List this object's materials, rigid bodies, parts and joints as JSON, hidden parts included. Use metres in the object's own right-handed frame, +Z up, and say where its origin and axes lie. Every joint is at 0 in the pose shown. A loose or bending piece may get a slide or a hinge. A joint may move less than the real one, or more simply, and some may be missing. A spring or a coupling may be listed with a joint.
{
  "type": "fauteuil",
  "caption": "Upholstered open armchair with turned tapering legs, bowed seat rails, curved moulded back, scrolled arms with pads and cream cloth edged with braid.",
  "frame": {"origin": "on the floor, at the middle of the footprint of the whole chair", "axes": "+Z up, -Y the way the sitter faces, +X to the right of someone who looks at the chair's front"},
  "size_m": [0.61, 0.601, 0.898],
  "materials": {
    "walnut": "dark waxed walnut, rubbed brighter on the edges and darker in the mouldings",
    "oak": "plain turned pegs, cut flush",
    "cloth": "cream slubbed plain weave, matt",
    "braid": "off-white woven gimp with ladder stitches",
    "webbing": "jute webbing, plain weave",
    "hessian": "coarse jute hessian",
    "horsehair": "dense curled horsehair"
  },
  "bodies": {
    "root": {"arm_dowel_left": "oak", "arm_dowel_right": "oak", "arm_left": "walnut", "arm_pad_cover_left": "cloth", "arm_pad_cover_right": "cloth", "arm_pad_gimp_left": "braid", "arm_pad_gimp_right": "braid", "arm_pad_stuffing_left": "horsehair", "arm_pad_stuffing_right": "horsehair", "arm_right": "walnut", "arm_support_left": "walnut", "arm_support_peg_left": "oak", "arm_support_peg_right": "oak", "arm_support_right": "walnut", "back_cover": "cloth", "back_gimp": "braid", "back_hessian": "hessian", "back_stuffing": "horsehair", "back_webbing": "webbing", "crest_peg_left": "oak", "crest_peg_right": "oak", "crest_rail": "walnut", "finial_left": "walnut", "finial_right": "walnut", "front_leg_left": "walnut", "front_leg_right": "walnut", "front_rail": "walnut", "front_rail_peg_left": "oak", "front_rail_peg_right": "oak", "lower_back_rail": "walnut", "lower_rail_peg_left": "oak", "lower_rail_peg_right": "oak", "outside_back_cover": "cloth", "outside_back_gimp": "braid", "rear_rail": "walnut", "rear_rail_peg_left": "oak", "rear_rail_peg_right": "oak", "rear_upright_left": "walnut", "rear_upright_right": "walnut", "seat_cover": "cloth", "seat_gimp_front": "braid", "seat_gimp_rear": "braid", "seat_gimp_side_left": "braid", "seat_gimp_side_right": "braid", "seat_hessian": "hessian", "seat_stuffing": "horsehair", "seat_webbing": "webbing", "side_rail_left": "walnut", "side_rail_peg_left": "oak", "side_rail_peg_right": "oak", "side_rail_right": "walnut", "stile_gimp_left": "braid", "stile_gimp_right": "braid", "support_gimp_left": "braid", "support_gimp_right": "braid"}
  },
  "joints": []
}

==================================================

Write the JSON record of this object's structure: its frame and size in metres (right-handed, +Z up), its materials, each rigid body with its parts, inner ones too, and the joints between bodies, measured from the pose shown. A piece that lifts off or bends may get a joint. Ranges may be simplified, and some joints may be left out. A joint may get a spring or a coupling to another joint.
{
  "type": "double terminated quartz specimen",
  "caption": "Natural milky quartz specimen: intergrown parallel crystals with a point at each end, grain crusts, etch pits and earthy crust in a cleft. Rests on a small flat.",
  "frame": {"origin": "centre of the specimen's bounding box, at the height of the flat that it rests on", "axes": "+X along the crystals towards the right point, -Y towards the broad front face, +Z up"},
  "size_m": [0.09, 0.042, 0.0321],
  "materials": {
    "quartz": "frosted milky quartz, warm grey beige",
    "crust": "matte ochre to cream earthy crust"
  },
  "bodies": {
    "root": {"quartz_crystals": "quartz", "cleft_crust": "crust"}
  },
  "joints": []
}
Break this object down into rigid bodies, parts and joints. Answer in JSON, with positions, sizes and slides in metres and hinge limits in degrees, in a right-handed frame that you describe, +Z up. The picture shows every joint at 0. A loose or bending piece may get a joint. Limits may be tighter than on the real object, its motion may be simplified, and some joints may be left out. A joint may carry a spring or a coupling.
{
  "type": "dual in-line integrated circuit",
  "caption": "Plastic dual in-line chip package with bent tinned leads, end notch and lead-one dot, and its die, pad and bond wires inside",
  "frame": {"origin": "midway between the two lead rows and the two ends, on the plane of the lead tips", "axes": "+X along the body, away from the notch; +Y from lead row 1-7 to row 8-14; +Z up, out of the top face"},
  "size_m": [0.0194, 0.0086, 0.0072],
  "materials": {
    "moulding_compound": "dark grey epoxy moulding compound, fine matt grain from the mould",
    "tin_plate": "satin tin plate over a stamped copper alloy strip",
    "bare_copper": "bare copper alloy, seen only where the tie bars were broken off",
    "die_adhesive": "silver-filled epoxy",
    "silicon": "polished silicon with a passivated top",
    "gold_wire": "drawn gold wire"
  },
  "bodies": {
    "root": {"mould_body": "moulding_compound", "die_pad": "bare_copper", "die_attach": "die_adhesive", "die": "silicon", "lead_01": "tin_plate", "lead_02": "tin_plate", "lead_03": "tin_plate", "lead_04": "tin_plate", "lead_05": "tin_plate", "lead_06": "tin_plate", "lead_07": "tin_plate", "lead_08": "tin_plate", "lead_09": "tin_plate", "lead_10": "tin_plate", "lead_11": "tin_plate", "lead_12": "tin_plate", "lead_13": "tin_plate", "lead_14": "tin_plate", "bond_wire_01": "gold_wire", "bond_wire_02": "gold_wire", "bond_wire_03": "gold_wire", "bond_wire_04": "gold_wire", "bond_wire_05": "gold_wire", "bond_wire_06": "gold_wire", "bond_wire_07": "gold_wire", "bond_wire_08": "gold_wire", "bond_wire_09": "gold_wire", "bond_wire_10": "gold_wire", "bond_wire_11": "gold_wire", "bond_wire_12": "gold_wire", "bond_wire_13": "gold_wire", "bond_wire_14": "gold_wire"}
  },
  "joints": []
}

==================================================

Task instructions:
Pick out and copy the lines of the material that include the word "origin".

Response to this exercise:
List this object's materials, rigid bodies, parts and joints as JSON, hidden parts included. Use metres in the object's own right-handed frame, +Z up, and say where its origin and axes lie. Every joint is at 0 in the pose shown. A loose or bending piece may get a slide or a hinge. A joint may move less than the real one, or more simply, and some may be missing. A spring or a coupling may be listed with a joint.
  "frame": {"origin": "on the floor, at the middle of the footprint of the whole chair", "axes": "+Z up, -Y the way the sitter faces, +X to the right of someone who looks at the chair's front"},
  "frame": {"origin": "centre of the specimen's bounding box, at the height of the flat that it rests on", "axes": "+X along the crystals towards the right point, -Y towards the broad front face, +Z up"},
  "frame": {"origin": "midway between the two lead rows and the two ends, on the plane of the lead tips", "axes": "+X along the body, away from the notch; +Y from lead row 1-7 to row 8-14; +Z up, out of the top face"},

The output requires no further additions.